As Vidya Balan pointed out during the promotions of Te3n, "It's very creditable that she is standing up for herself because as women we find it easy to stand up for everyone else but ourselves... We stand up for our fathers, husbands, children and parents but we rarely stand up for ourselves. So kudos and more power to her," she added.
In showbiz, we have heard of hush-hush affairs and heroines not daring to come out for the fear of repercussions, forever. It seemed like Kangana had won round one. While the Hrithik saga died a natural death only to resurface a little later during the promotions of Super 30, the actress' fight with nepotism wasn't over yet. At an award function, actors Saif Ali Khan and Varun Dhawan along with Karan Johar trolled Kangana Ranaut, that too, in her absence! All three men are, incidentally, products of nepotism.
Though the feathers had been ruffled earlier, now we had to admit that there had been no smoke without fire. The men in question had tendered their apologies to Kangana, except Hrithik, and it looked like she had won again.
Round two in bounty as well.
But nepotism or not, Kangana Ranaut continued to be in the news. She was accused of taking away writing credits or 'hijacking' movies under the nose of the director or writer, but we steadfastly stayed by her. Manikarnika: The Queen of Jhansi was not the blockbuster she was dreaming of, but it clearly announced that there's more to her than acting.
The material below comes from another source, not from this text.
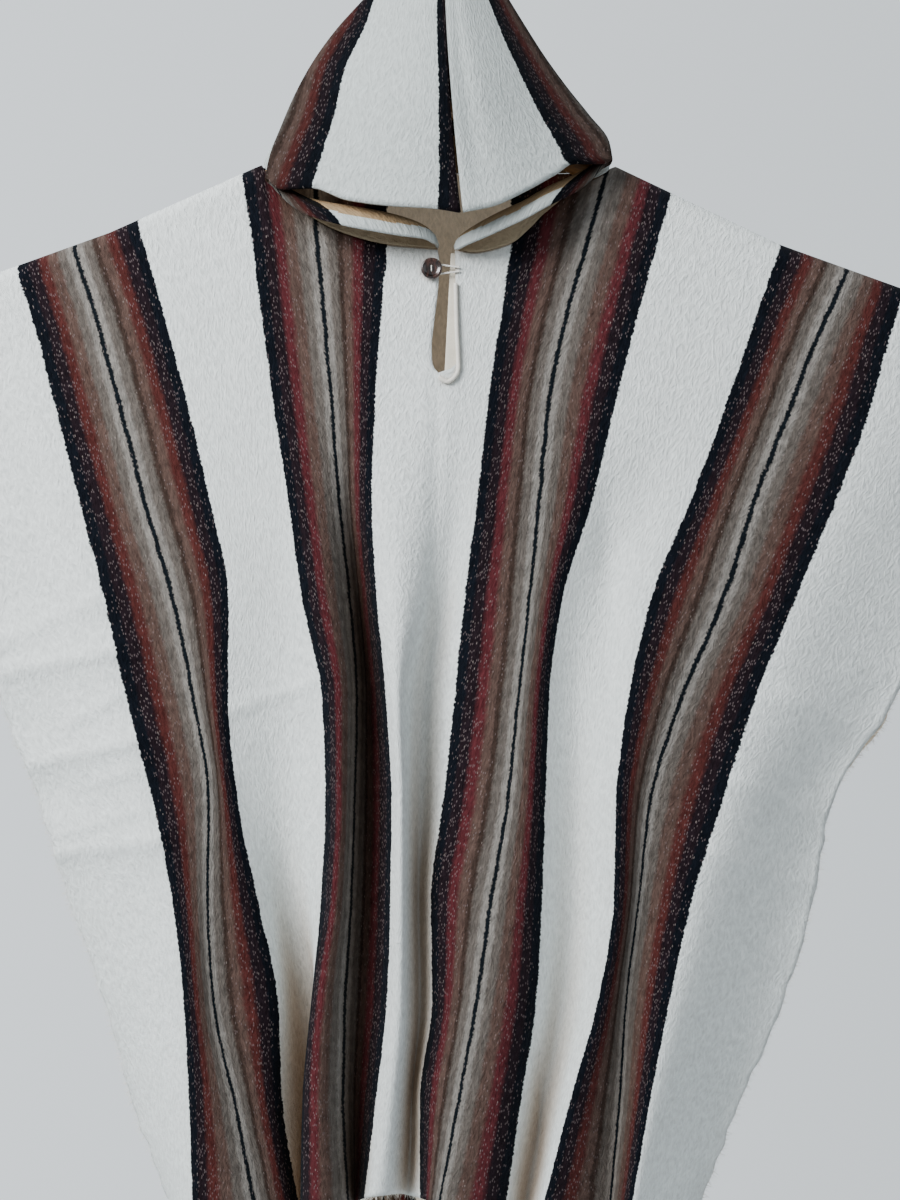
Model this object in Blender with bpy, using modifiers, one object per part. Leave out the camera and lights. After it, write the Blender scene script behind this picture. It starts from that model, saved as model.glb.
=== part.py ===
"""Hooded wool poncho on a clothes hanger, as the maker cuts and sews it.

World: metres, +Z up, +X to the viewer's right, the front of the poncho faces -Y.
The origin is the inside of the top of the hanger's hook. Tables are in millimetres.

The sections are read on an upright plane PLANE_Y. A point nearer or farther than this plane
is drawn together or spread by its distance from a viewer VIEWER away (function `placed`).
"""

import math

import bmesh
import bpy
import numpy as np

MM = 0.001
WELD = 1e-5

# Cloth and clearances (mm)
CLOTH = 2.5
SEAM_GAP = 0.3
SEAM_HALF = 0.15
NECK_EASE = 0.25
NECK_STEP = 1.0
NECK_SIDESTEP = 1.8

# Viewer of the sections (mm)
VIEWER = 1300.0
PLANE_Y = -30.0
EYE_Z = -693.0

# Shoulder line: height at the middle, slope inside and outside of the bend, half circle of the roll (mm)
SHOULDER_BEND = 300.0
SHOULDER_ROLL = 14.0
SHOULDER_FADE = 70.0
SHOULDER = {
    "left": {"middle": -230.0, "inner_slope": 0.445, "outer_slope": 0.36},
    "right": {"middle": -232.0, "inner_slope": 0.475, "outer_slope": 0.36},
}

# Neckline of the front piece, from neck point to neck point (mm)
NECKLINE = (
    # x, z
    (-163, -302.5),
    (-161.5, -309),
    (-158, -316),
    (-152, -323),
    (-120, -349),
    (-90, -364),
    (-50, -374),
    (0, -378),
    (21, -381),
    (59, -373),
    (78, -358),
    (92, -344),
    (125, -321),
    (140, -315),
    (147, -310),
    (150, -303.3),
)
BACK_NECK_SAG = 7.0

# Neck slit: edges of the opening at each height (mm)
SLIT = (
    # z, left x, right x
    (-370, -8, 9),
    (-390, -5, 9),
    (-410, -6, 9.5),
    (-445, -10, 10),
    (-465, -12, 11),
    (-490, -11, 11),
)
SLIT_SPREAD = 60.0
SLIT_FOOT = 9.0

# Front piece. Each warp line is named by its distance from the middle of the cut piece;
# the rows give how far to the side it hangs at each height (mm).
NECK_POINT_LINE = {"left": -161.0, "right": 122.0}
WARP_LINES = (-510, -403, -342, -281, -245, -213, -177, -116, -55, 0, 55, 116, 177, 229, 281, 342, 403, 510)
SHOULDER_ROW = (-495, -381, -329, -273, -241, -212, -180, -114, -50, 0, 61, 144, 204, 252, 301, 359, 410, 507)
FRONT_ROWS = {
    -513: (-472, -351, -291, -231, -204, -181, -154, -100, -61, -7, 40, 94, 156, 205, 255, 313, 387, 489),
    -603: (-447, -328, -268, -210, -186, -164, -140, -94, -64, -9, 30, 85, 134, 178, 222, 279, 354, 462),
    -693: (-418, -305, -242, -193, -170, -150, -127, -85, -59, -15, 19, 76, 106, 145, 186, 250, 317, 435),
    -783: (-398, -285, -224, -194, -165, -138, -109, -79, -51, -30, 10, 66, 94, 129, 166, 212, 281, 405),
    -873: (-366, -262, -211, -186, -158, -134, -106, -81, -46, -31, 0, 57, 91, 124, 155, 185, 252, 348),
    -963: (-339, -244, -212, -168, -148, -128, -110, -84, -47, -31, -11, 42, 88, 121, 153, 174, 224, 330),
    -1053: (-308, -234, -207, -150, -133, -114, -119, -89, -50, -30, -10, 29, 83, 112, 139, 163, 204, 303),
    -1143: (-281, -229, -188, -146, -124, -105, -127, -91, -60, -36, -21, 13, 69, 94, 114, 157, 186, 266),
    -1233: (-249, -226, -170, -145, -120, -100, -129, -87, -71, -42, -21, -4, 56, 77, 91, 149, 170, 230),
}
HALF_WIDTH = 510.0
HEM = {"middle": -1227.0, "corner_drop": 73.0, "power": 1.3}
BACK_HEM_DROP = 6.0
BACK_DRAW_IN = 0.03
BACK_PEEP = {"reach": 14.0, "z": -810.0, "half": 60.0}

# How far the cloth stands off the middle plane at the hem, and at the side edges (mm)
FRONT_STAND = 85.0
BACK_STAND = 60.0
EDGE_STAND = 15.0
EDGE_TURN = 110.0
STAND_LENGTH = 870.0

# Folds: warp line, half width, height where it starts, height where it is full, relief there and at the hem
FRONT_FOLDS = {
    # name: (u, half_width, z_start, z_full, relief_full, relief_hem)
    "left outer ridge": (-385, 50, -700, -1100, 10, 15),
    "left line dip": (-335, 30, -700, -1100, -5, -6),
    "left deep valley": (-229, 48, -620, -1150, -60, -66),
    "left inner ridge": (-150, 34, -480, -800, 20, 33),
    "dark valley": (-100, 30, -480, -760, -34, -30),
    "white ridge": (-32, 28, -500, -800, 24, 12),
    "middle valley": (22, 30, -490, -800, -24, -26),
    "right inner ridge": (140, 60, -520, -1000, 16, 18),
    "right valley": (215, 42, -500, -700, -16, -32),
    "right ridge": (285, 40, -600, -900, 16, 18),
    "right line dip": (342, 30, -900, -1150, -12, -14),
    "right outer ridge": (405, 45, -800, -1100, 12, 15),
}
BACK_FOLDS = {
    "left ridge": (-300, 60, -600, -1000, 18, 26),
    "left valley": (-170, 50, -600, -1000, -14, -22),
    "middle ridge": (-40, 55, -560, -1000, 16, 24),
    "middle valley": (90, 50, -620, -1050, -12, -20),
    "right ridge": (220, 60, -600, -1000, 16, 24),
    "right valley": (370, 50, -700, -1050, -8, -12),
}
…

Now, where did it all go haywire?
For the incessant jibes at Alia Bhatt, who's not only younger than the actress but is a power-house performer as well, debunking the theory that all nepotism products lack great acting chops. One's tired with her perceived slights from Taapsee Pannu as well.
A role model is not one who calls out the injustice alone but one who's gracious and forgiving as well. Clearly, Kangana has lost on both accounts.
Further, during the Lok Sabha Elections 2019, Kangana Ranaut openly portrayed her awe of the ruling party and Prime Minister Narendra Modi. The statements employed by her and the likes of actors Anupam Kher and Vivek Oberoi bordered on fandom rather than serious political following.
The final straw came when she got into an ugly spat with a reporter at a song screening of her upcoming entertainer, Judgementall Hai Kya. Kangana doesn't seem to have taken lightly the critique of her last outing Manikarnika by the reporter.
Sure, I've watched Manikarnika. Did I think it was a good film? Did I like it? Not in the least! Does that mean I, as a media professional, am a 'desh-drohi' (traitor)? Dear Kangana Ranaut, don't I have a right to critique your film without being branded 'anti-national'?
At a time when there have been cases like the murder of journalist Gauri Lankesh for daring to raise her voice against the growing intolerance and right-wing officiated violence, to brand journalists who don't agree with you, as 'tenth-fail', 'nalayak', 'desh-drohi', 'fishing for free food', etc., is sadly misinformed.
The latest salvo from Kangana is a legal notice on journalists who had orchestrated a boycott of her through the newly-formed Entertainment Journalists Guild of India.
Once upon a time, Kangana Ranaut took on bullies. Today, she IS the bully.